▶ **RECORDED INFORMATION**:
###
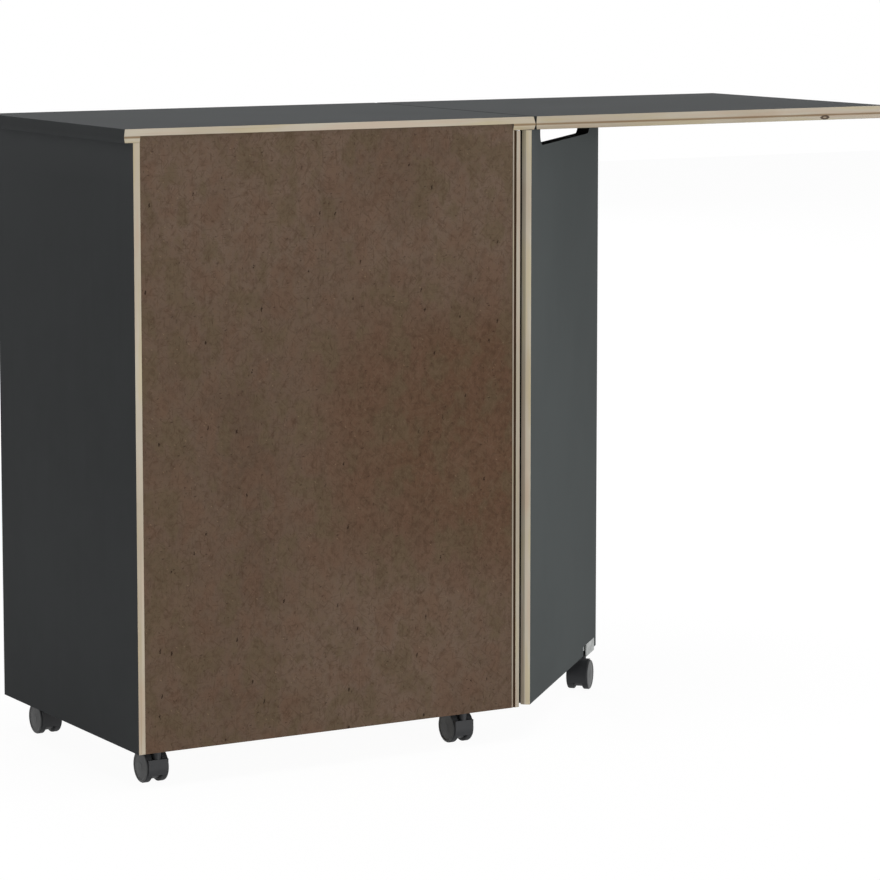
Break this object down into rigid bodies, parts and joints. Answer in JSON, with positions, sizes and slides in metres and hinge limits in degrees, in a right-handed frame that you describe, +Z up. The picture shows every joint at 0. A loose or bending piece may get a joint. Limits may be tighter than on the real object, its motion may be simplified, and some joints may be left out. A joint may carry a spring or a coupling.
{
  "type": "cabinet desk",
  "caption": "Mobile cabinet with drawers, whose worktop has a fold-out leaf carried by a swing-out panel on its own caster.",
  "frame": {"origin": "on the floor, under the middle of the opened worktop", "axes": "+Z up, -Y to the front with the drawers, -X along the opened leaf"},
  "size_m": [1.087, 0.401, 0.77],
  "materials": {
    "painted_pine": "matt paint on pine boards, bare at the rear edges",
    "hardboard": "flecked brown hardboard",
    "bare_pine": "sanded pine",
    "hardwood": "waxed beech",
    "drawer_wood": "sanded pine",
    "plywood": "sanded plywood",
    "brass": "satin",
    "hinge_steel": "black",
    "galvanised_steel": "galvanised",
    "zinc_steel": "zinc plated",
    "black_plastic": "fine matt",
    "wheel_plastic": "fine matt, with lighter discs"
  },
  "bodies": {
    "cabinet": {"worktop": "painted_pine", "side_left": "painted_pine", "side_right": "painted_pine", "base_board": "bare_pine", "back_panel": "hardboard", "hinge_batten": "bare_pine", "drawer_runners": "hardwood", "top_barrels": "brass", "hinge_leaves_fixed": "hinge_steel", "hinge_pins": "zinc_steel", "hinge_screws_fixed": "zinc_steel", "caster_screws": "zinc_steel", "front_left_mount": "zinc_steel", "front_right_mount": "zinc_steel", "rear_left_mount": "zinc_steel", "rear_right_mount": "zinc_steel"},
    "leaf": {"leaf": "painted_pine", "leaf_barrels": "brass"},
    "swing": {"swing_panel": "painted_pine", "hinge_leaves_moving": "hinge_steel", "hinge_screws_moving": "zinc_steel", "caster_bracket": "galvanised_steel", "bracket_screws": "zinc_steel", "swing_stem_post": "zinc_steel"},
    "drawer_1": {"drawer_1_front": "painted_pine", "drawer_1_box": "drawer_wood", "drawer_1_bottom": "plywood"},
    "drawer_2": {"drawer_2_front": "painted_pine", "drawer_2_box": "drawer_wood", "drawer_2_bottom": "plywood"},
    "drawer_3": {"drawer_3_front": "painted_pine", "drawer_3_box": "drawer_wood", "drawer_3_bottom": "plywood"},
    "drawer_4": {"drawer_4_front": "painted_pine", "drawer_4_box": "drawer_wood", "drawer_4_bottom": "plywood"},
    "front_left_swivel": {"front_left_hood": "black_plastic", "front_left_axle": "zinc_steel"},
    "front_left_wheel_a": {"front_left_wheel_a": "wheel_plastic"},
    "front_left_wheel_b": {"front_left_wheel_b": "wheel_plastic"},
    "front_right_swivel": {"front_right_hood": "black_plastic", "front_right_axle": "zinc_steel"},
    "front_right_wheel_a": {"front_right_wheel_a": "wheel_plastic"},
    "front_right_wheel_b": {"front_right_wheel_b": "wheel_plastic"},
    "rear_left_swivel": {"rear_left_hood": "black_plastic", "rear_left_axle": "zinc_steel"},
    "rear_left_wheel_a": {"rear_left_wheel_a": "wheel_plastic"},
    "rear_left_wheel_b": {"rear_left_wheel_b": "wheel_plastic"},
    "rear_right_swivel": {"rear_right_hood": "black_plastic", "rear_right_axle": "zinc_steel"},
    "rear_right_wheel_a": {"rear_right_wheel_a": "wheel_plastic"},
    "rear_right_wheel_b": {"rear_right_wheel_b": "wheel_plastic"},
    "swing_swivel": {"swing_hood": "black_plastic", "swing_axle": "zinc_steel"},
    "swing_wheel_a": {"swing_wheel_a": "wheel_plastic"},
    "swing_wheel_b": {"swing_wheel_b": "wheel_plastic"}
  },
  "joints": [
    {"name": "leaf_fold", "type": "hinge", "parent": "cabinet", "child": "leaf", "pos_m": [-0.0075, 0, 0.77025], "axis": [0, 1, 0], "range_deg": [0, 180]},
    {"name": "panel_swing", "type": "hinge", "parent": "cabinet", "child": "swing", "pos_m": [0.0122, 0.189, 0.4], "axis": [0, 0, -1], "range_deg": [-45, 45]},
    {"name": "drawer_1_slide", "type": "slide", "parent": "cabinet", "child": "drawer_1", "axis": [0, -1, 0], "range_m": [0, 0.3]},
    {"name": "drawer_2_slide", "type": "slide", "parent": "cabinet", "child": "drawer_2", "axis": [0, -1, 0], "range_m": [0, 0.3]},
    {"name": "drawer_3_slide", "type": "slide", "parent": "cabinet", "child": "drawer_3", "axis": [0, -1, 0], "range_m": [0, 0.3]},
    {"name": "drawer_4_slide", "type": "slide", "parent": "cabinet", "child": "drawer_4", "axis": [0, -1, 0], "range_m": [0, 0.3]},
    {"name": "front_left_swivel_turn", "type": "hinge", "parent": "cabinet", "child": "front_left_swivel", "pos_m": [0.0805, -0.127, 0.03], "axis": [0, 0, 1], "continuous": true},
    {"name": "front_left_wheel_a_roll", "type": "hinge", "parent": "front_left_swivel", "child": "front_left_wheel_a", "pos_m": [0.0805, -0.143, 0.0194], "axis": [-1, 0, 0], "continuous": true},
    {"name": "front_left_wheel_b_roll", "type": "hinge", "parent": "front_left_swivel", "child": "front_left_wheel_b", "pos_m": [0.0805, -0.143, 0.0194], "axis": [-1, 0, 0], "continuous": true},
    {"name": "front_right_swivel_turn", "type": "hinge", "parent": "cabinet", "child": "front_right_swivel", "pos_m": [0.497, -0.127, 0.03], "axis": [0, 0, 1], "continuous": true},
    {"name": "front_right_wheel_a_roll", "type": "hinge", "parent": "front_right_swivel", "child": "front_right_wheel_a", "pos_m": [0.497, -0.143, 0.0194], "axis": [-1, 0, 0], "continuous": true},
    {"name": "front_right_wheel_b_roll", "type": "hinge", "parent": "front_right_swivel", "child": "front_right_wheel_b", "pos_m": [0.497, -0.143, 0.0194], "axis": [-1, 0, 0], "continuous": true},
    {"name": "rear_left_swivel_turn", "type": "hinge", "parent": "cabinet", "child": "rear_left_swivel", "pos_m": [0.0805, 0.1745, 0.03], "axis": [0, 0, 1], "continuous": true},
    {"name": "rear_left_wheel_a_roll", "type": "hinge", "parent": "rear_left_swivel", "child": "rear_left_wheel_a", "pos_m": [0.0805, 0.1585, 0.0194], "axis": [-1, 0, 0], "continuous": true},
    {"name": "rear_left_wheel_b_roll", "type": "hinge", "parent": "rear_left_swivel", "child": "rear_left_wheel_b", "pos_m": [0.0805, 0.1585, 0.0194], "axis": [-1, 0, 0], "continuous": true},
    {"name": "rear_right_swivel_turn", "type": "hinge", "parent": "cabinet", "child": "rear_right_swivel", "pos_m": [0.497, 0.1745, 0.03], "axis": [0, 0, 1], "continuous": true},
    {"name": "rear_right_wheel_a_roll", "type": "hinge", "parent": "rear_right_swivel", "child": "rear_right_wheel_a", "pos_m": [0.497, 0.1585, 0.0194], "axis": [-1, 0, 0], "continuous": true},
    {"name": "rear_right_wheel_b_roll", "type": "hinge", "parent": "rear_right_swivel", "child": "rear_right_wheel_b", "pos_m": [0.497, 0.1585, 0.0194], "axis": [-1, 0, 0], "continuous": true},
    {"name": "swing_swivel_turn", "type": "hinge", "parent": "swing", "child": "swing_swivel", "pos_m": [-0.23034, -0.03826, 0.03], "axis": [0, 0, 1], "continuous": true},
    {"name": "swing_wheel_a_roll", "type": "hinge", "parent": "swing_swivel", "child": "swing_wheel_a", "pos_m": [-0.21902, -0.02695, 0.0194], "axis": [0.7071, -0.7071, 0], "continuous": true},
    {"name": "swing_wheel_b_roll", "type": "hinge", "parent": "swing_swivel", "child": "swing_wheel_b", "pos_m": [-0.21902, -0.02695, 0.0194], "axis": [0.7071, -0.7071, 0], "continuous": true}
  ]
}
###
▶ **JOB**: Find the string "bodies" in the listing and return every line that holds it.

▶ **TASK OUTPUT**:
Break this object down into rigid bodies, parts and joints. Answer in JSON, with positions, sizes and slides in metres and hinge limits in degrees, in a right-handed frame that you describe, +Z up. The picture shows every joint at 0. A loose or bending piece may get a joint. Limits may be tighter than on the real object, its motion may be simplified, and some joints may be left out. A joint may carry a spring or a coupling.
  "bodies": {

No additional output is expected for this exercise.